Texas AG sues GM and OnStar over alleged data privacy violations of nearly 2M residents
By onLegal
Texas Attorney General Ken Paxton has filed suit against General Motors and subsidiary OnStar for “false, deceptive, and misleading” business practices related to the alleged collection and sale of more than 1.8 million Texans’ private driving data to insurance companies.
Paxton alleges GM did so without customers’ knowledge or consent.
In June, Paxton opened an investigation into several car manufacturers over allegations that the companies had improperly collected mass amounts of data about drivers directly from the vehicles and then sold the information to third parties.
The investigation was part of a broad data privacy and security initiative launched by the attorney general in June to ensure that companies respect Texans’ privacy rights and enforce privacy protection laws, the release states.
The initiative created a data privacy team that focuses on enforcing state and federal privacy protection laws. Those laws include the Texas Data Privacy and Security Act, Identity Theft Enforcement and Protection Act, Data Broker Law, Biometric Identifier Act, and Deceptive Trade Practices Act as well as the federal laws Children’s Online Privacy Protection Act (COPPA) and the Health Insurance Portability and Accountability Act (HIPAA).
“Our investigation revealed that General Motors has engaged in egregious business practices that violated Texans’ privacy and broke the law,” Paxton said in a news release. “We will hold them accountable. “Companies are using invasive technology to violate the rights of our citizens in unthinkable ways. Millions of American drivers wanted to buy a car, not a comprehensive surveillance system that unlawfully records information about every drive they take and sells their data to any company willing to pay for it.”
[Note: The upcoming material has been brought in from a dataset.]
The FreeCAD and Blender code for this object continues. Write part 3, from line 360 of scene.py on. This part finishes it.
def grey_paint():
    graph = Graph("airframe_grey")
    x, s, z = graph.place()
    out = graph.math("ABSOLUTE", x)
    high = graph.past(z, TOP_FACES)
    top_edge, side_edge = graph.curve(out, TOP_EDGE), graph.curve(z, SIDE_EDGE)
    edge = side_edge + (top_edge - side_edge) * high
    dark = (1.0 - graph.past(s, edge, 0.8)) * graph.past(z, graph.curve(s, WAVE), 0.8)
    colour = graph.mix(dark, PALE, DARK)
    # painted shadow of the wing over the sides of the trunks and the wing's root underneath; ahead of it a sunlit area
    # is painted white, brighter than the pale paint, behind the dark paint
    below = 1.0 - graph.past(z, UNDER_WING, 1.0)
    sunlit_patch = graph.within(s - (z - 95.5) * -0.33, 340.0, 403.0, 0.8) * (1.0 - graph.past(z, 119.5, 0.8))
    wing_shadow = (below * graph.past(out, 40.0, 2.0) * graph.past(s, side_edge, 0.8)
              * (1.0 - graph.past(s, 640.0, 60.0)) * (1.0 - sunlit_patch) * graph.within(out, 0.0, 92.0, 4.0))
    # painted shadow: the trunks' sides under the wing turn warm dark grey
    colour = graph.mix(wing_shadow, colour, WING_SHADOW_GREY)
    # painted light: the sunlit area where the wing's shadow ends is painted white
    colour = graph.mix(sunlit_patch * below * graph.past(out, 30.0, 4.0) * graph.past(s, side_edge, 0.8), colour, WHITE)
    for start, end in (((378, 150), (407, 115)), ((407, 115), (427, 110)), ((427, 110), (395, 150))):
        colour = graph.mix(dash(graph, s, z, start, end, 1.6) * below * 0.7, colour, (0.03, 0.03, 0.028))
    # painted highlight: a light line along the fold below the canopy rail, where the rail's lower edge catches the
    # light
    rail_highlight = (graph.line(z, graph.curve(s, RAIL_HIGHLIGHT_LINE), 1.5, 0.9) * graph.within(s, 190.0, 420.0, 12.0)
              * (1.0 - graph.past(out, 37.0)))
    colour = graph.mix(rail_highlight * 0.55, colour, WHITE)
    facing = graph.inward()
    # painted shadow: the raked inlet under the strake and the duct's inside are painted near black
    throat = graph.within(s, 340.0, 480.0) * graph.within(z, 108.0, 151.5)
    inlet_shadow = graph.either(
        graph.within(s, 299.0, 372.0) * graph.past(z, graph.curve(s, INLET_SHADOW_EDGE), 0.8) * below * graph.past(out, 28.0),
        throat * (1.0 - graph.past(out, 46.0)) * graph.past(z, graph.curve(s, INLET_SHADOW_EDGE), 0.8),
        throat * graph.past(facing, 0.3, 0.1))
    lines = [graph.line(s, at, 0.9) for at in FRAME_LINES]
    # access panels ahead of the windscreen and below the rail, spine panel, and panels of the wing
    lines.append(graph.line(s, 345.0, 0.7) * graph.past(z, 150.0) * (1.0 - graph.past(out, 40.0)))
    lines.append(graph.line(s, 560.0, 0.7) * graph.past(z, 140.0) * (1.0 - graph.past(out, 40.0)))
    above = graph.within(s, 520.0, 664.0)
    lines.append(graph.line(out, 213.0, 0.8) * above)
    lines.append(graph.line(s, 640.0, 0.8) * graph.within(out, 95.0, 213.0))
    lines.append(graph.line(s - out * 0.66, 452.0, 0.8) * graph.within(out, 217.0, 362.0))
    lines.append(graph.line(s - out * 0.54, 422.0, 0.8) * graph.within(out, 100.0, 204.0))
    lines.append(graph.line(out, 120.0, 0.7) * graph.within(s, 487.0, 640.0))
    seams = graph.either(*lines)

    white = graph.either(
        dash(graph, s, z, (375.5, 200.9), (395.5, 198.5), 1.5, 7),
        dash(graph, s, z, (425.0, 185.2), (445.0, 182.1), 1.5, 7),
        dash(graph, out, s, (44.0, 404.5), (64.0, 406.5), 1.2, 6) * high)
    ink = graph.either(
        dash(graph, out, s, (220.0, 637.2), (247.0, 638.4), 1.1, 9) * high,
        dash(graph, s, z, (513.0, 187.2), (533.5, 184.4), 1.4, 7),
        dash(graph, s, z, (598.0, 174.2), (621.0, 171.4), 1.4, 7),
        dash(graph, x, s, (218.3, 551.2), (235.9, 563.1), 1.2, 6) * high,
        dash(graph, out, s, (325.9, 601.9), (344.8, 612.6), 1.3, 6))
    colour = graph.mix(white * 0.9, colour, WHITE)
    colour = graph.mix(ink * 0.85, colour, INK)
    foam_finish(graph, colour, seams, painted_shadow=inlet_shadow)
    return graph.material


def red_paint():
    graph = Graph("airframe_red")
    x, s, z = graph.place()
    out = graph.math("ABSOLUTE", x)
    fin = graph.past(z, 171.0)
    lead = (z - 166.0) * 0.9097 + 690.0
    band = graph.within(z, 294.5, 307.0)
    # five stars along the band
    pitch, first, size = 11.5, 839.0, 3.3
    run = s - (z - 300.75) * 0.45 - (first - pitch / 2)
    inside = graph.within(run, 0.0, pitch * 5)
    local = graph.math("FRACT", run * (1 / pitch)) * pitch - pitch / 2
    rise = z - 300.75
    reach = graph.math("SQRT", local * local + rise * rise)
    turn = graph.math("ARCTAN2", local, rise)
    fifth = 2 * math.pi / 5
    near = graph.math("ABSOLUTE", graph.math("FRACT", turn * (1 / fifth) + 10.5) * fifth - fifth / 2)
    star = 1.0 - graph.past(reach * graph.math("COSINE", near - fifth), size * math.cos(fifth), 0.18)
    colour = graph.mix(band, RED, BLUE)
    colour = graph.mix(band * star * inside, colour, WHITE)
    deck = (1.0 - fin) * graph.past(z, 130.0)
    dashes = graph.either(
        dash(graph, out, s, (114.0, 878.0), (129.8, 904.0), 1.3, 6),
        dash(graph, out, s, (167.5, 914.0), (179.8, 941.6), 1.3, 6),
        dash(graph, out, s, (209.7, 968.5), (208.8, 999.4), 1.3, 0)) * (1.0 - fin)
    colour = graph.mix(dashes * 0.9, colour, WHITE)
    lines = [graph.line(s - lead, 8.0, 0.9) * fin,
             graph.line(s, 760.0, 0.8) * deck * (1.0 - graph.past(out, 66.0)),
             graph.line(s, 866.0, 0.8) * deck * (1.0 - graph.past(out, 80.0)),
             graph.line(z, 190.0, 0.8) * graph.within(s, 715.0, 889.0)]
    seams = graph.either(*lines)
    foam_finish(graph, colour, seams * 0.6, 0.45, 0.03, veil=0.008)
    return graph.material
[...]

According to the suit, GM used technology installed in most 2015 model year or newer GM vehicles to collect, record, analyze, and transmit highly detailed driving data about each time a driver used their vehicle. The company then sold the information to several other companies, including to at least two companies to generate “Driving Scores” about GM’s customers, and selling these scores to insurance companies, according to the suit.
Driving data that was allegedly collected included date, start and end times, vehicle speed, driver and passenger seatbelt status, and distance every time a GM vehicle was driven. Data was also collected from other GM products, such as its mobile apps, and OnStar’s Guardian app, Paxton said.
Data from more than 16 million customers was stored and, once a license was purchased, insurers had access to it resulting in monthly premium increases, dropped coverage, or coverage denials, according to the lawsuit.
“General Motors profited handsomely from these agreements,” the suit states. “The sale of driving data generated multiple new revenue streams for GM. It unlocked millions in lump sum payments, ‘royalty payments’ based on telematics exchange licenses sold to insurers, and annual guaranteed payments if GM sold the driving data of a threshold number of newly sold vehicles.”
It also states that GM told companies who purchased the licenses that customers had consented to the collection, use, and sale of their driving data.
GM deceived many of its customers when it compelled them to enroll in its products, including OnStar Smart Driver, as part of its vehicle “onboarding” process, Paxton’s office found.
They were told that failing to enroll would result in the deactivation of their vehicle’s safety features; however, by enrolling, customers were “agreeing” to GM’s collection and sale of their data, according to the suit.
“Despite lengthy and convoluted disclosures, General Motors never informed its customers of its actual conduct — the systematic collection and sale of their highly detailed driving data,” Paxton’s office said in the release.
In response to the lawsuit, GM told Repairer Driven News, “We’ve been in discussions with the Attorney General’s office and are reviewing the complaint. We share the desire to protect consumers’ privacy.”
In July, U.S. Sens. Ron Wyden and Edward J. Markey asked the Federal Trade Commission (FTC) to investigate automakers’ alleged disclosure of driving data from millions of American consumer vehicles to data brokers.
The letter followed a New York Times investigation earlier this year that exposed how driver behavior data was collected by General Motors, Honda, and Hyundai then sold to the insurance industry.
Wyden’s office confirmed with General Motors, Honda, and Hyundai that they shared driver data such as acceleration and braking data with broker, Verisk Analytics, according to the letter. The senators wrote that GM did so through its now-defunct Smart Driver program. GM confirmed that it disclosed customer location data to two other companies, which it refused to name.
At the time, GM stated, “We share the desire to protect consumers’ privacy while enhancing safety and preserving innovation. We vehemently deny the assertion that we coerced consumers into enrolling in Smart Driver. Each consumer was given a choice at the time of enrolling and throughout the life of the product. To be clear, we established the Smart Driver product to promote safer driving behavior for the benefit of customers who elected to participate. Data was only shared with an insurer if a customer initiated a quote directly with their chosen carrier and provided a separate consent to that carrier.
“As is common industry practice, we share de-identified data not associated with specific drivers or vehicles with select partners for purposes that include enhancing city infrastructure and road safety for pedestrians, cyclists, and drivers.”